Before she skittered away, I asked for more coffee, which I knew she’d entered the room to serve, so I made Tom wait while she filled my cup.
The rest of our miserable meal was spent in silence.
**
True to his word, Tom met me at the dock at three that afternoon, the hottest time of day, and on this day, the breezes off the Sound were strangely calm. It felt as if we were holding our breath before imminent disaster arrived.
I had known it would be a difficult lesson. I’d prepared myself to be patient, to jolly him when he was snappish, to follow instructions, and to keep my mouth shut when I disagreed. I’d learned to do all that early in our marriage.
It didn’t take long for me to lose my resolve, though. He’d supplied all the names of things, and explained how to tack, and how to choose the right sails, and with delight, I realized I instinctually knew how to go with the feel of the boat and not the science of sailing.
At one point, when we were dead in the water waiting for some errant wind to fill the sails, I pointed at other boats skimming by and said, “Why don’t we do what they’re doing?” I had seen Tom surreptitiously glancing at them, evaluating what they were doing right that we were doing wrong, so I knew this thought had also crossed his mind.
“Because I’m trying to teach you how to keep the damn boat from sinking!” He muttered a curse and mopped sweat from his brow before fixing the sails to the positions on those other sloops. Soon, we were gliding as smoothly as they were.

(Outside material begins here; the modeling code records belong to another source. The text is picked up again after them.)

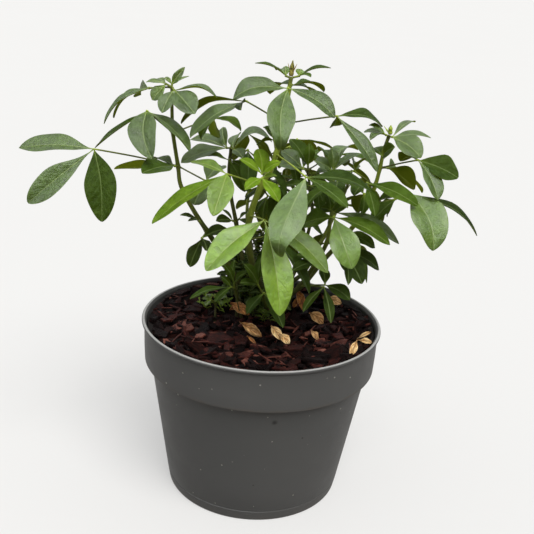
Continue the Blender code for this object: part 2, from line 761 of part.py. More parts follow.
def petiole_solid(root, joint):
    """A leaf stalk from the middle of the stem to just past where its leaflets meet."""
    along = (joint - root).normalized()
    end = joint + along * 0.6
    if (joint - root).length < 30:
        return tube([root, end], [PETIOLE_RADIUS * 1.1, PETIOLE_RADIUS * 1.1], 4)
    middle = (root + joint) / 2 + Vector((0, 0, 0.05 * (joint - root).length))
    return tube([root, middle, end], [PETIOLE_RADIUS * 1.2, PETIOLE_RADIUS, PETIOLE_RADIUS * 1.1], 4)


def stem_points(stem):
    """The stem's course, from its buried end straight up past the mulch and on through its path."""
    buried = [foot_point(stem, BED_TOP - stem.rooted), foot_point(stem, HOLE_TOP + 1.0)]
    return buried + [seen(*point) for point in stem.path]


def hidden_leaf(stem, dice):
    """One leaf at the back by the rule: its root on the stem, its joint, and three blades."""
    root = seen(*stem.path[dice.randrange(1, len(stem.path))])
    bearing = math.radians(dice.uniform(-HIDDEN_TURN, HIDDEN_TURN))
    out = Vector((math.sin(bearing), math.cos(bearing), 0))
    joint = root + out * dice.uniform(*HIDDEN_REACH) + Vector((0, 0, dice.uniform(4, 16)))
    blades = []
    for swing in (-62, 0, 62):
        spread = Matrix.Rotation(math.radians(swing + dice.uniform(-12, 12)), 3, "Z")
        heading = (spread @ out - Vector((0, 0, dice.uniform(*HIDDEN_DROOP)))).normalized()
        length = dice.uniform(*HIDDEN_LENGTH) * (1.0 if swing == 0 else 0.85)
        up = Vector((0, 0, 1)) + out * dice.uniform(0.0, 0.3)
        blades.append(Blade(joint, joint + heading * length, length * 0.34, up, dice.uniform(0.06, 0.13)))
    return root, joint, blades


def inside_hidden_area(point):
    across, down = shown_at(point)
    return any(x0 <= across <= x1 and y0 <= down <= y1 for x0, y0, x1, y1 in HIDDEN_AREA)


def hidden_leaves(stem):
    """The stem's leaves at the back, drawn until there are enough that the front leaves hide."""
    dice = random.Random(stem.seed)
    leaves = []
    while len(leaves) < stem.hidden:
        root, joint, blades = hidden_leaf(stem, dice)
        if all(inside_hidden_area(point) for blade in blades for point in (joint, blade.tip)):
            leaves.append((root, joint, blades))
    return leaves


def wood_solid(stem):
    points = stem_points(stem)
    last = len(points) - 1
    foot, tip = stem.radii
    radii = [foot + (tip - foot) * max(i - 1, 0) / (last - 1) for i in range(last + 1)]
    return tube(points, radii, STEM_SIDES)


def shown_leaves(stem):
    """The stem's leaves that the picture shows: each one's root on the stem, its joint and its blades."""
    leaves = []
    for leaf in stem.leaves.values():
        joint = seen(*leaf.joint)
        blades = [leaflet_blade(joint, Leaflet(*row)) for row in leaf.leaflets]
        leaves.append((seen(*stem.path[leaf.grows_at]), joint, blades))
    return leaves


def leaf_solids(root, joint, blades):
    return [petiole_solid(root, joint)] + [blade_solid(blade) for blade in blades]


def build_stem(name, stem, material):
    """A leafy stem: its wood, its leaf stalks and its blades, fused into one body."""
    wood = object_from(name, wood_solid(stem), material)
    solids = [bm for leaf in shown_leaves(stem) + hidden_leaves(stem) for bm in leaf_solids(*leaf)]
    repeats = [object_from("leaf_part", bm, material) for bm in solids]
    smoothed(largest_piece(combined(wood, repeats, "UNION")), 50)


def on_level(across, down, height):
    """The point at a height that shows at a pixel of the picture."""
    ray = seen(across, down, 0) - EYE
    return EYE + ray * ((height - EYE.z) / ray.z)


def build_dry_leaf(name, leaf, ground, material):
    """A dry curled leaf or petal let down in small steps until the next one would touch the mulch."""
    base = on_level(*leaf.start, DRY_LEVEL)
    tip = on_level(*leaf.end, DRY_LEVEL)
    bm = blade_solid(Blade(base, tip, leaf.width, Vector((0, 0, 1)), leaf.rise / (tip - base).length))
    bmesh.ops.translate(bm, verts=bm.verts, vec=(0, 0, DRY_DROP))
    while not BVHTree.FromBMesh(bm).overlap(ground):
        bmesh.ops.translate(bm, verts=bm.verts, vec=(0, 0, -FIT_GAP))
    bmesh.ops.translate(bm, verts=bm.verts, vec=(0, 0, 1.5 * FIT_GAP))
    return object_from(name, bm, material)


def main():
    for old in list(bpy.data.objects):
        bpy.data.objects.remove(old)
    plastic = plain_material("grey_plastic", (0.07, 0.07, 0.068), 0.5)
    soil = plain_material("compost", (0.02, 0.014, 0.01), 0.95)
    bark = plain_material("bark", (0.05, 0.022, 0.016), 0.8)
    green = plain_material("leaf_green", (0.10, 0.19, 0.05), 0.4)
    dry = plain_material("dry_leaf", (0.45, 0.28, 0.13), 0.7)
    build_pot(plastic)
    build_compost(soil)
    mulch = build_mulch(bark)
    for name, stem in STEMS.items():
        build_stem(name, stem, green)
    corners = [vert.co / MM for vert in mulch.data.vertices]
    ground = BVHTree.FromPolygons(corners, [tuple(face.vertices) for face in mulch.data.polygons])
    for name, leaf in DRY_LEAVES.items():
        build_dry_leaf(name, leaf, ground, dry)


main()
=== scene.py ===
"""The looks of a young Mexican orange in a grey plastic nursery pot, topped with bark chips.

Lengths are millimetres until a piece is made, and a piece is in metres. The leaves, stems and dry leaves
follow the values and the rule of their solids closely, so each fine piece lies where its solid does.
"""

import math
import random
from collections import namedtuple

import bpy
from mathutils import Matrix, Vector, noise


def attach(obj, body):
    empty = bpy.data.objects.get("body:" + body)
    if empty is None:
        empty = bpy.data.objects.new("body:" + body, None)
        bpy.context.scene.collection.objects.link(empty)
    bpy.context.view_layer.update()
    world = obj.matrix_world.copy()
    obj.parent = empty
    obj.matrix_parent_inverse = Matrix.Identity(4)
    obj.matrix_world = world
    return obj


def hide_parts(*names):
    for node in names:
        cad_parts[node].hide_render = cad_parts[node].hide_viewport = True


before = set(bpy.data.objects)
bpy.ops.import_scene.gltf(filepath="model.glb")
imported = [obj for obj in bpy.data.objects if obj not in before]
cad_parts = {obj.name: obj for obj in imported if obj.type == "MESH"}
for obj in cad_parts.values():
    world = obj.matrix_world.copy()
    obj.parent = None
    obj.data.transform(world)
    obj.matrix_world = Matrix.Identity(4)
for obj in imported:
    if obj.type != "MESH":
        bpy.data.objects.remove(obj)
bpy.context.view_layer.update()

MM = 0.001

# The pot and what fills it, in millimetres
RIM_RADIUS = 95.0
POT_HEIGHT = 142.0
BAND_DEPTH = 34.0
BAND_FOOT_RADIUS = 92.3
SHOULDER_RADIUS = 87.5
FOOT_RADIUS = 70.5
WALL = 1.8
LIP = 1.6
DRAIN_HOLES = 8
DRAIN_HOLE_RADIUS = 4.5
DRAIN_RING_RADIUS = 58.0
FIT_GAP = 0.3
BED_TOP = 133.0
BED_DEPTH = 11.0
ROOTED_DEPTH = 34.0
SPRIG_ROOTED_DEPTH = 8.0
HOLE_TOP = BED_TOP + 9.0
DRY_LEVEL = BED_TOP + 4.0

# Leaves and stems
# Where a blade is widest, and how steeply it narrows towards its base and its tip
WIDEST_AT = 0.56
BASE_TAPER = 1.2
TIP_TAPER = 0.64
PETIOLE_RADIUS = 0.75

# The leaves that the front ones hide: how far out of their stem, how long, how much lower than level, how
# far they turn to a side, how wide their three blades spread (degrees), and a blade's width for its length
HIDDEN_REACH = (14.0, 34.0)
HIDDEN_LENGTH = (36.0, 56.0)
HIDDEN_DROOP = (0.15, 1.25)
HIDDEN_TURN = 115
HIDDEN_SPREAD = 62
HIDDEN_WIDTH = 0.34
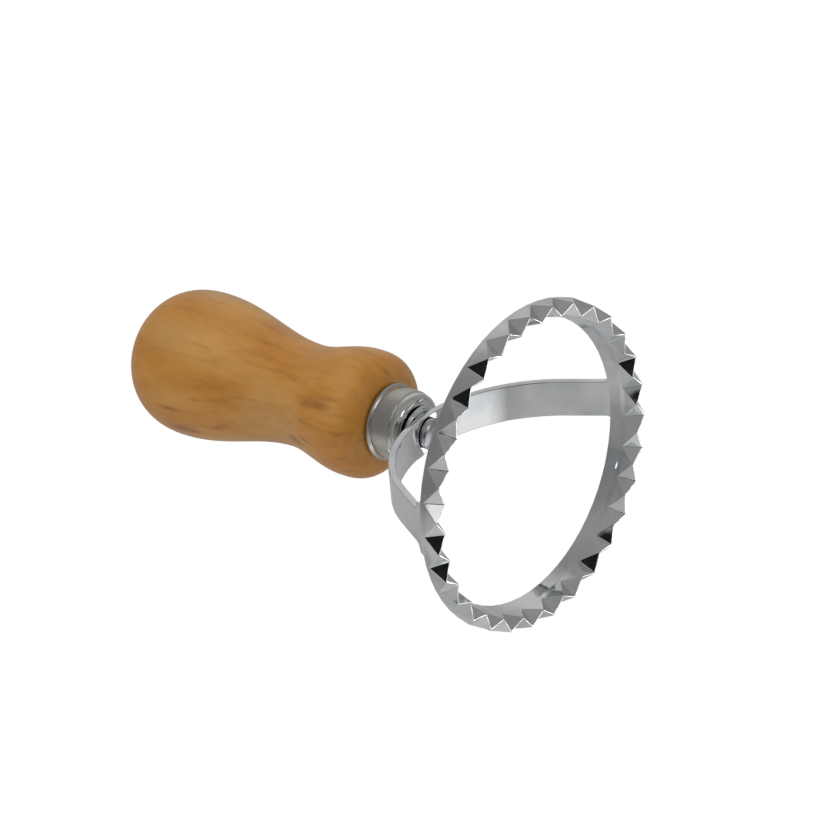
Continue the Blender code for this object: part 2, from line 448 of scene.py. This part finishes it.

“No one likes a pushy woman, you know,” he said after straightening out our course.
I bit my tongue to keep from pointing out he had done what I’d suggested. Men didn’t like women who were right. I’d learned that early in our marriage, too. During a similar discussion a week or so ago, Tom had excessively squeezed my hand, bruising my finger. I was being too aggressive, he thought, by suggesting after dinner that maybe the white man wasn’t in danger of being oppressed.
Though the first lesson was a bit nerve-wracking, it didn’t dim my joy for sailing, and following that afternoon, we sailed together just three more times before I felt confident piloting the Virginia Marie, named after his mother, on my own. I sailed when Tom went into town, so he wouldn’t know.
I sailed around the Sound, never venturing out into the wider sea, though once I was caught in a strong southerly wind and had to fight mightily to get back to our safe harbor. That incident both scared and thrilled me. So, after that, I set small challenges for myself, deliberately going out in gusty blows, even once when rain threatened. Little by little, fear gave way to confidence, and these small escapes made me feel my carefree youth returning. Even Nick, on one of his regular dinner visits, commented on how happy I was looking.
Yes, I found happiness on those afternoon excursions. I found both hard work and time to think. I loved sailing back toward our safe harbor. I loved looking up at the promontory I walked on and wondering how it would feel to dive from there into the sea. Another challenge I set for myself, perhaps on a blistering day when the water would cool my skin.
The movement of the boat made me feel as if I were moving through time, and as I bounced over each wave, a resolution hammered its way into my soul, lit by a vague dream that had started to form earlier.
Tom had to go. And so did that Wilson woman.